カバラの伝承では、リリス、エイシェト・ゼヌニム、アグラット・バット・マハラト、ナアマという4人の悪魔の女王がサキュバスの起源とされています。
教皇とサキュバス
驚くことに、11世紀の教皇シルウェステル2世(999-1003年)は、メリディアナというサキュバスと関係を持っていたという伝説があります。このサキュバスの助けで教会内での地位を高めたとか。死ぬ前に罪を告白して悔い改めたそうですが、なんとも衝撃的な話です。
魔女裁判での告発
15-17世紀の魔女裁判が盛んだった時代、魔女たちは必ずサキュバスやインキュバスと関係を持っているとされました。『魔女に与える鉄槌』(1486年)という本には、サキュバスに関する詳しい記述があります。
ある男性は、妻と友人の前でサキュバスと3回も関係を持つことを強制されたという恐ろしい話も残っています。
退治の方法
サキュバスから身を守る方法もいくつか伝わっています。
サキュバス対策法
- 枕元に牛乳を置く(精液と間違えて持っていくという)
- 十字架や聖母マリアへの祈り
- 告解(懺悔)をする
- 別の場所に移動する
- 悪魔払いの儀式(ただし効かないという説も)
特に牛乳を置くという方法は、ヨーロッパの一部地域で実際に行われていた風習だそうです。
起源

サキュバスという概念の起源は、とても古いものです。
古代メソポタミアのリル
最も古い記録は、紀元前2400年頃のシュメール王名表に登場するリルという悪魔です。女性を誘惑する男性型のリルと、男性を誘惑する女性型のリリトゥが存在し、これらが後のインキュバス・サキュバス伝説の原型になったと考えられています。
キリスト教への取り込み
4世紀の教父アウグスティヌスも、インキュバスやサキュバスの存在を認めていました。彼は「これらの悪魔の存在を否定するのは恥知らずだ」とまで言っています。
中世になると、堕天使の一種として位置づけられました。人間の女性への欲望のために天から堕ちた天使が、サキュバスやインキュバスになったという説もあるんです。
世界各地の類似伝承
サキュバスに似た存在は世界中にいます。
- アラビアの「カリーナ」
- 日本の夢魔
- 北欧の「マーラ」
- ギリシャの「エンプーサ」
これらの共通点から、睡眠中の不思議な体験が生み出した普遍的な存在なのかもしれません。
心理学的解釈
現代では、サキュバスの体験は睡眠麻痺(金縛り)や夢精といった生理現象で説明されています。

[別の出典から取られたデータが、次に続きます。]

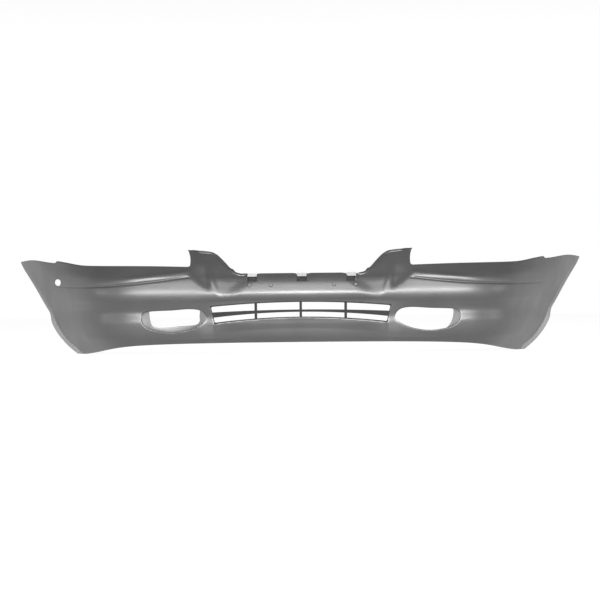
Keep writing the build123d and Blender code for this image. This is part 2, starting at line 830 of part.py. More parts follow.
build_fascia()
build_intake_grille()
build_fog_sleeves()
build_grille_clips()
build_top_retainer()
build_fender_brackets()
build_plate_plugs()
build_push_rivets()
spring_nuts(nut_planes(), "undertray_nuts")
spring_nuts(arch_nut_planes(1), "arch_nuts_right")
spring_nuts(arch_nut_planes(-1), "arch_nuts_left")
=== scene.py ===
import math

import bmesh
import bpy
import numpy as np
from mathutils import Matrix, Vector


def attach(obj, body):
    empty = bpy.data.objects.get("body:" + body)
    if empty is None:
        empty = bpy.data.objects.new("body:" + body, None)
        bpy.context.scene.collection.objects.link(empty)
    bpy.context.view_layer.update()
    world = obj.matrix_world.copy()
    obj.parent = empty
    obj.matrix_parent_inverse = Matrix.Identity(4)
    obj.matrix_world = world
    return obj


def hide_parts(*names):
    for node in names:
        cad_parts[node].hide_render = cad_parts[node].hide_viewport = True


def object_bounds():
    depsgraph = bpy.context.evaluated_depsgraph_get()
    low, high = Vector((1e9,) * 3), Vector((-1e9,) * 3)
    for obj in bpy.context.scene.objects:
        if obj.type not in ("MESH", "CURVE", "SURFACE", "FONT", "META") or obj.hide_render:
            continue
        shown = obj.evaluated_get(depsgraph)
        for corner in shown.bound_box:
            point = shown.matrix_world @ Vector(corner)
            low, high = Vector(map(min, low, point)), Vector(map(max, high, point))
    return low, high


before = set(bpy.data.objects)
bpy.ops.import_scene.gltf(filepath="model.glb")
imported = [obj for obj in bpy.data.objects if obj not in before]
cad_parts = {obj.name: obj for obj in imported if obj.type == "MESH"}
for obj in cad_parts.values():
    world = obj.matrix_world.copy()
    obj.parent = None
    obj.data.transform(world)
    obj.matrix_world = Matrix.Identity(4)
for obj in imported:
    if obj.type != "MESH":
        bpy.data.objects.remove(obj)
cad_low, cad_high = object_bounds()

# A front bumper cover: its moulded skin and the two fog-lamp sleeves are modelled here, and the other parts
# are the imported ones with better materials.  Shapes are worked out in millimetres, with the same formulas as
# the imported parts, and turned into metres when a mesh is made.  x points to the right of the front view, y to
# the rear and z up.  Along the skin, s is the distance along the nose line and reach is the distance of x
# from the middle.

MM = 0.001
CAD_LOW, CAD_HIGH = np.array(cad_low) / MM, np.array(cad_high) / MM
BOX_MARGIN = 0.1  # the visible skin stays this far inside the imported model's box
NOSE_Y = -330.0

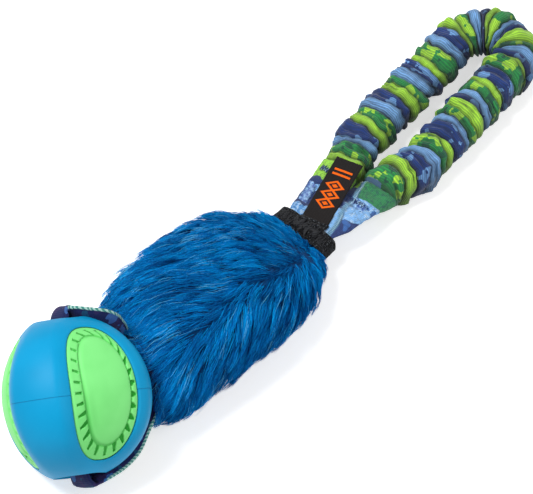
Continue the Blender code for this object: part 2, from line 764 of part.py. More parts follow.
def bend_points(count, overrun):
    """Middle line of the bend: a short lead, half an oval, and a short lead back."""
    oval_start = STRAND_END + BEND_LEAD
    places = [(STRAND_END - overrun, STRAND_HALF_SPACING)]
    for i in range(count + 1):
        angle = math.pi * i / count
        places.append((
            oval_start + (BEND_REACH - BEND_LEAD) * math.sin(angle),
            STRAND_HALF_SPACING * math.cos(angle),
        ))
    places.append((STRAND_END - overrun, -STRAND_HALF_SPACING))
    return [on_handle(along, across, STRAND_HEIGHT) for along, across in places]


def make_bend(floor):
    """The ruched bend at the handle's far end, which a pull carries away from the strands."""
    stretch = empty_at(
        "stretch_axis",
        Matrix.Translation(on_handle(STRAND_END, 0.0, STRAND_HEIGHT))
        @ Matrix.Rotation(HANDLE_TURN, 4, "Z"),
    )
    points = bend_points(2 * BEND_RIBS - 3, 0.0)
    shares = ruched_shares(BEND_RIBS)
    ruched = tube("ruched_tube_bend", points, STRAND_RADIUS, shares, STRAND_SIDES, PARTS)
    plain = bend_points(BEND_RIBS + 1, OVERRUN)
    bore = as_cutter(tube(
        "bore_bend", plain, BORE_RADIUS, [1.0] * len(plain), STRAND_SIDES, CUTTERS
    ))
    cut(ruched, bore)
    cut(ruched, floor)
    finish(ruched, (0.06, 0.16, 0.42), 0.9)
    carry(ruched, stretch)
    inner = bend_points(BEND_RIBS + 1, 0.0)
    bungee = tube(
        "bungee_core_bend", inner, BUNGEE_RADIUS, [1.0] * len(inner), STRAND_SIDES, PARTS
    )
    finish(bungee, (0.02, 0.02, 0.02), 0.7)
    carry(bungee, stretch)


def base_station(share, side):
    """Middle, width and thickness of a sewn base, from the binding to its strand."""
    root_offset = (LEFT_ROOT_OFFSET if side > 0 else RIGHT_ROOT_OFFSET) + HANDLE_SHIFT
    step = (CORE_END_THICKNESS + BASE_ROOT_THICKNESS) / 2 + GAP
    root = BINDING_LENGTH / 2 - BASE_ROOT_INSET
    end = STRAND_START - GAP
    width_shares = ((0.0, 0.0), (0.11, 0.0), (0.26, 1.0), (1.0, 1.0))
    thickness_shares = ((0.0, 0.0), (0.11, 0.0), (0.30, 1.0), (0.62, 1.35))
    along = mix(root, end, share)
    across = mix(root_offset, side * STRAND_START_OFFSET, share)
    width = mix(BASE_ROOT_WIDTH, BASE_WIDTH, table(width_shares, share))
    middle_part = mix(BASE_ROOT_THICKNESS, BASE_MID_THICKNESS, table(thickness_shares, share))
    thickness = mix(middle_part, BASE_END_THICKNESS, ease((share - 0.55) / 0.45))
    lifted = BINDING_HEIGHT - side * step
    height = mix(lifted, STRAND_HEIGHT, ease((share - 0.45) / 0.5))
    return on_handle(along, across, height), width, thickness


def base_top(share, side, across_share):
    """A place on a base's upper face."""
    middle, width, thickness = base_station(share, side)
    rise = (1 - abs(across_share) ** 2.6) ** (1 / 2.6)
    left = Vector((-math.sin(HANDLE_TURN), math.cos(HANDLE_TURN), 0.0))
    up = Vector((0.0, 0.0, 1.0))
    return middle + left * (width / 2 * across_share) + up * (thickness / 2 * rise)


def make_base(side_name, side, fold):
    """The flat sewn end of a strand: its fabric, its elastic and its bartack."""
    stations = 15
    left = Vector((-math.sin(HANDLE_TURN), math.cos(HANDLE_TURN), 0.0))
    up = Vector((0.0, 0.0, 1.0))
    outer = []
    inner = []
    for i in range(stations):
        share = i / (stations - 1)
        middle, width, thickness = base_station(share, side)
        outer.append(oval(middle, left, up, width / 2, thickness / 2, 2.6, 2 * BAND_POINTS))
        room = BASE_WALL + 1.6 * GAP
        reach = min(width / 2 - room, mix(width, 2 * BUNGEE_RADIUS, ease(share)) / 2)
        rise = min(thickness / 2 - room, BUNGEE_RADIUS)
        inner.append(oval(middle, left, up, reach * 0.86, rise * 0.8, 2.6, BAND_POINTS))
    fabric = skin(f"handle_base_{side_name}", outer, PARTS, caps=False)
    hollow(fabric, BASE_WALL)
    finish(fabric, (0.06, 0.13, 0.40), 0.88)
    carry(fabric, fold)
    elastic = skin(f"elastic_end_{side_name}", inner, PARTS)
    finish(elastic, (0.02, 0.02, 0.02), 0.75)
    carry(elastic, fold)
    count = 2 * BARTACK_ZIGZAGS
    length = STRAND_START - GAP - BINDING_LENGTH / 2 + BASE_ROOT_INSET
    centre_share = 1 - BARTACK_FROM_STRAND / length
    points = []
    for i in range(count + 1):
        across = mix(-1, 1, i / count) * BARTACK_HALF_WIDTH * 2 / BASE_WIDTH
        swing = BARTACK_REACH / length * (0.5 if i % 2 else -0.5)
        spot = base_top(centre_share + swing, side, across)
        points.append(spot + up * (GAP + THREAD_RADIUS))
    tack = thread(f"base_bartack_{side_name}", points)
    finish(tack, (0.05, 0.12, 0.40), 0.4)
    carry(tack, fold)


def make_label():
    """The woven label, rooted at the binding and lying over the bases."""
    fold = empty_at("label_fold", Matrix.Translation(HANDLE_FOLD))
    work = bmesh.new()
    bmesh.ops.create_cube(work, size=1.0)
    size = Vector((LABEL_LENGTH, LABEL_WIDTH, LABEL_THICKNESS))
    bmesh.ops.scale(work, verts=work.verts, vec=size)
    bmesh.ops.translate(work, verts=work.verts, vec=Vector((LABEL_LENGTH / 2, 0.0, 0.0)))
    bmesh.ops.rotate(work, verts=work.verts, matrix=Matrix.Rotation(-LABEL_RISE, 3, "Y"))
    bmesh.ops.rotate(work, verts=work.verts, matrix=Matrix.Rotation(LABEL_TURN, 3, "Z"))
    clear = GAP + LABEL_WIDTH / 2 * math.sin(LABEL_TURN)
    root = Vector((BINDING_FRONT + clear, LABEL_ROOT_OFFSET, LABEL_HEIGHT))
    bmesh.ops.translate(work, verts=work.verts, vec=root)
    label = object_from("label", work, PARTS)
    finish(label, (0.018, 0.016, 0.015), 0.7)
    carry(label, fold)


def main():
    """Build every piece, from the ball to the handle's far end."""
    clear_scene()
    floor = make_floor_cutter()
    make_ball()
    make_strap()
    make_sleeve(floor)
    make_core()
    make_seam()
    make_binding()
    fold = empty_at("handle_fold", Matrix.Translation(HANDLE_FOLD))
    for side_name, side in (("left", 1), ("right", -1)):
        make_base(side_name, side, fold)
        make_strand(side_name, side, floor, fold)
    make_bend(floor)
    make_label()


main()
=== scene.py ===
"""Bungee tug toy, dressed: rubber ball, fur sleeve and ruched elastic handle."""

import math

import bmesh
import bpy
import numpy as np
from mathutils import Matrix, Vector, noise


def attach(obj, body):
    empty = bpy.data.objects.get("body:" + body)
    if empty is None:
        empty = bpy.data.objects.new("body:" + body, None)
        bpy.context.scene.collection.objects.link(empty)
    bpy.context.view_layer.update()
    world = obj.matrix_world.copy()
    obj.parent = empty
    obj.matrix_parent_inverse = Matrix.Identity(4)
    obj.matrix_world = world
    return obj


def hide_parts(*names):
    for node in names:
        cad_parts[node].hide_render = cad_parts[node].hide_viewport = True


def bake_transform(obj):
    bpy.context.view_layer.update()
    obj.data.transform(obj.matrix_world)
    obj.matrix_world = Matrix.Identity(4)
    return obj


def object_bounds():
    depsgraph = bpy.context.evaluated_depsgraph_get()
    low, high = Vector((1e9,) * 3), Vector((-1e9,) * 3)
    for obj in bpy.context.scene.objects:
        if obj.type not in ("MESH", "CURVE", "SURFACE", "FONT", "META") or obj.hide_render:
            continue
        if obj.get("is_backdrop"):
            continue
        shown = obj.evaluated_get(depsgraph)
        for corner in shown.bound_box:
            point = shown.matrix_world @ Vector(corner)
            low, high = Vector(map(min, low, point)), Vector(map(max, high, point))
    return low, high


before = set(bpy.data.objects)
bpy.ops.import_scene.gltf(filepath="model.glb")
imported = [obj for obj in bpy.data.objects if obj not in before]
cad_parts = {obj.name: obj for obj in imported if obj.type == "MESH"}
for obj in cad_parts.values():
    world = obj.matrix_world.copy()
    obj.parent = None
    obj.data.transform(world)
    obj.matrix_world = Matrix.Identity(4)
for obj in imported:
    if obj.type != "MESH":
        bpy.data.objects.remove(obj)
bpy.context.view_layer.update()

# --- Camera -------------------------------------------------------------------------------
# The toy lies on a white table and is seen from its ball end, from half way up the sky,
# through a long lens that keeps the strands parallel.
BALL_MIDDLE = Vector((-0.085, 0.0, 0.035))
METRES_PER_PIXEL = 0.00042
FRAME_WIDTH = 533 * METRES_PER_PIXEL
FRAME_RIGHT_OF_BALL = 197.5 * METRES_PER_PIXEL
FRAME_ABOVE_BALL = 151 * METRES_PER_PIXEL
SENSOR_WIDTH = 36
LENS_DISTANCE = 6.0
CAMERA_REACH = 50
scene = bpy.context.scene
scene.view_settings.view_transform = "Standard"
shot_right = Vector((0.669, -0.743, 0.0)).normalized()
shot_ahead = Vector((0.478, 0.430, -0.766)).normalized()
shot_up = shot_right.cross(shot_ahead).normalized()
shot_right = shot_ahead.cross(shot_up).normalized()
shot_middle = BALL_MIDDLE + shot_right * FRAME_RIGHT_OF_BALL + shot_up * FRAME_ABOVE_BALL
camera_data = bpy.data.cameras.new("photographer")
camera_data.sensor_width = SENSOR_WIDTH
camera_data.lens = LENS_DISTANCE * SENSOR_WIDTH / FRAME_WIDTH
camera_data.clip_end = CAMERA_REACH
camera = bpy.data.objects.new("photographer", camera_data)
scene.collection.objects.link(camera)
stand = Matrix((shot_right, shot_up, -shot_ahead)).transposed().to_4x4()
stand.translation = shot_middle - shot_ahead * LENS_DISTANCE
camera.matrix_world = stand
scene.camera = camera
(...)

中世の人々は、これらの説明のつかない現象を悪魔の仕業として理解しようとしたんですね。
禁欲的な生活を送るべき聖職者や修道士たちが、性的な夢や衝動に悩まされた時、それをサキュバスのせいにすることもあったようです。
まとめ
サキュバスは、人間の夢と欲望が生み出した女性型の悪魔です。
重要なポイント
- キリスト教に伝わる女性型の夢魔
- 美しい女性の姿で男性の夢に現れる
- 精気を奪い取って健康を害する
- インキュバスと対の存在(同一説も)
- リリスがサキュバスの起源という伝承
- 牛乳を枕元に置くという対策が存在
- 魔女裁判でよく言及された
- 睡眠麻痺や夢精の説明として生まれた可能性
サキュバスは単なる悪魔ではなく、人間の持つ欲望への恐れや、説明のつかない夜の現象への不安が生み出した存在なんです。
美しくも恐ろしい、誘惑と破滅の象徴として、今でも様々な物語や創作の中で生き続けているのかもしれませんね。